Vasyl Yermilov’s 1922 Self-Portrait: ‘like nothing before or since’. Photograph: Alex Lachmann Collection

Exter goes to Paris, Genoa, Moscow. Delaunay comes from Kyiv through Germany to Paris. French cubism, Italian futurism and German expressionism flash through these galleries, fusing with the Russian avant garde to produce some of the most revolutionary art anywhere in the world at that time. But what is so revelatory is the sight of so many unfamiliar artists against all these famous names.

The self-portrait of Vasyl Yermilov, for instance, is like nothing before or since. A shallow relief of painted metal on wood, the long face yellow against a shining blue collar, it has the most expressive apertures.
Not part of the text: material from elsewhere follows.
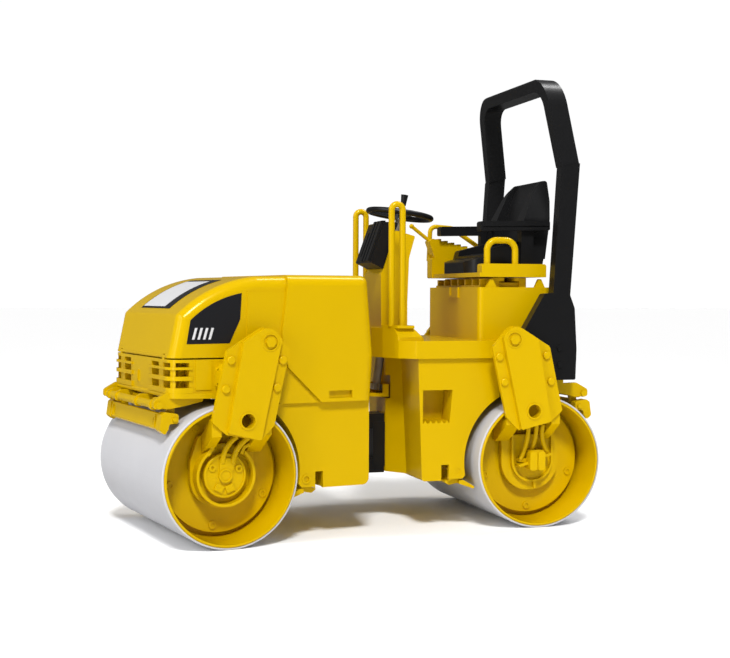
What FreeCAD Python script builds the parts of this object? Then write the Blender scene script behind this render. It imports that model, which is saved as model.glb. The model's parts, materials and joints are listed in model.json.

Stand to one side and it appears to open its mouth in speech; stand to the other and it is deep in a pensive frown.

Oleksandr Bohomazov’s Sharpening the Saws, from 1927, hangs in pole position in the final gallery: a wild vision of labourers tending to their perfectly geometric tools, long planes of violet, blue and crimson, lying among tree trunks and walls like the musical instruments in some celestial Quattrocento vision of paradise.

Portrait of Mykhailo Semenko, 1929 by Anatol Petrytskyi. Photograph: National Art Museum of Ukraine

And Petrytskyi – staggeringly various – paints a vivid cafe where the futurist poet Mykhailo Semenko smokes and drinks coffee with a woman in a stylish cloche hat. Its name, Café Poc, is written across the glass, or is it the painting, in Roman letters to show affinity with western Europe. Some hope. Semenko was executed in 1937, during the Great Terror, and much of Petrytskyi’s art was destroyed.

Which is, of course, the potential fate of these very paintings, should they return to a Ukraine bombarded by Putin. London is, thus far, the final stop on a European tour that may perhaps be extended. So go to this show, if you can, not just because the art is so moving, but because it feels like the smallest act of solidarity with Ukraine and its culture.